Anniversaries are big news. Last year was the 30th anniversary of the National Heritage Areas. This year in 2015 US ICOMOS reached the magical five decades. The Land and Water Conservation Fund will turn 40 in 2016. The much talked about Centennial of the National Park Service is also just over the horizon.
But it is the fiftieth anniversary of the National Historic Preservation Act of 1966 that has caught my attention and that of the historic preservation world. Passing the fifty year mark has special significance in a field that sets that number as the marker for determining a resource’s historicity. “Generally, properties eligible for listing in the National Register are at least 50 years old. Properties less than 50 years of age must be exceptionally important to be considered eligible for listing.
The rich irony of the National Historic Preservation program turning fifty and itself becoming historic has not been lost on many observers. So as the count down begins – with events that strike both a celebratory and a more reflective tone. A web site Preservation 50 has been launched as gathering point for information with well-designed posters and other merchandise. Trust the National Trust for Historic Preservation to find a position at the more festive end of the spectrum. The venerable Annual conference titled Past Forward (November 3-6 2015 in Washington DC) is “to begin a year-long celebration of the National Historic Preservation Act’s 50th anniversary with programming that celebrates and honors the past while looking decisively forward toward our next 50 years.”
The National Association of Preservation Commissions has adopted a slogan for their conference with the forced gaiety that usually marks an “over-the-hill” themed birthday party – Hip, Happening Historic Preservation @ 50. However, on a more serious note the organization is also calling for papers on future facing topics: Preservation@50, advocacy, diverse and underrepresented resources, and climate change
Goucher’s Historic Preservation Program is striking a more thoughtful tone with a national forum “A Critical Examination of the next Fifty Years”. The forum will examine predicted changes in America’s population, economy, natural environment, everyday technology, and education at all levels over the next 50 years will affect the theories, policies, and professional practice of historic preservation in the United States at all levels of government and within the private and non-profit sectors. Finally, taking the long view the The Public Historian and History@work teamed up in 2013 to inaugurate a set of conversations over the next three years “to assess the history, impact, and legacy of the National Historic Preservation Act of 1966.” – See the results here.

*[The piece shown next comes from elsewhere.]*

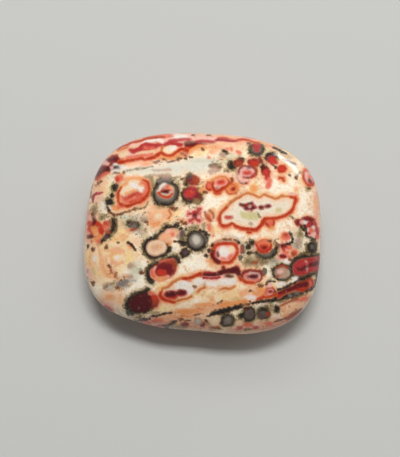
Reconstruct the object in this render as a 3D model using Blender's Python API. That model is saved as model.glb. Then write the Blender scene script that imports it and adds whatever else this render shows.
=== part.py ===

I for one am looking forward to these discussions. As in many fields that started as a movement, there gets to be a point where it is time to grow up. Historic Preservation is not alone in this problem; many of my colleagues in the environmental movement are facing the same challenge.
Some of the best ideas I have heard came from a recent talk by Randy Mason, Chair of the Graduate Program in Historic Preservation Program at the University of Pennsylvania. He urged practioners to redesign historic preservation. Perhaps even reframing our work not as preservation, but as conservation, design and planning. As a field we should be less dependent on prescriptive polices and not settle for small victories, but take more flexible and expansive approach.
This is music to ears of someone who has been urging a landscape scale vision for historic preservation, conservation and the future of sustainable communities. I look forward to more!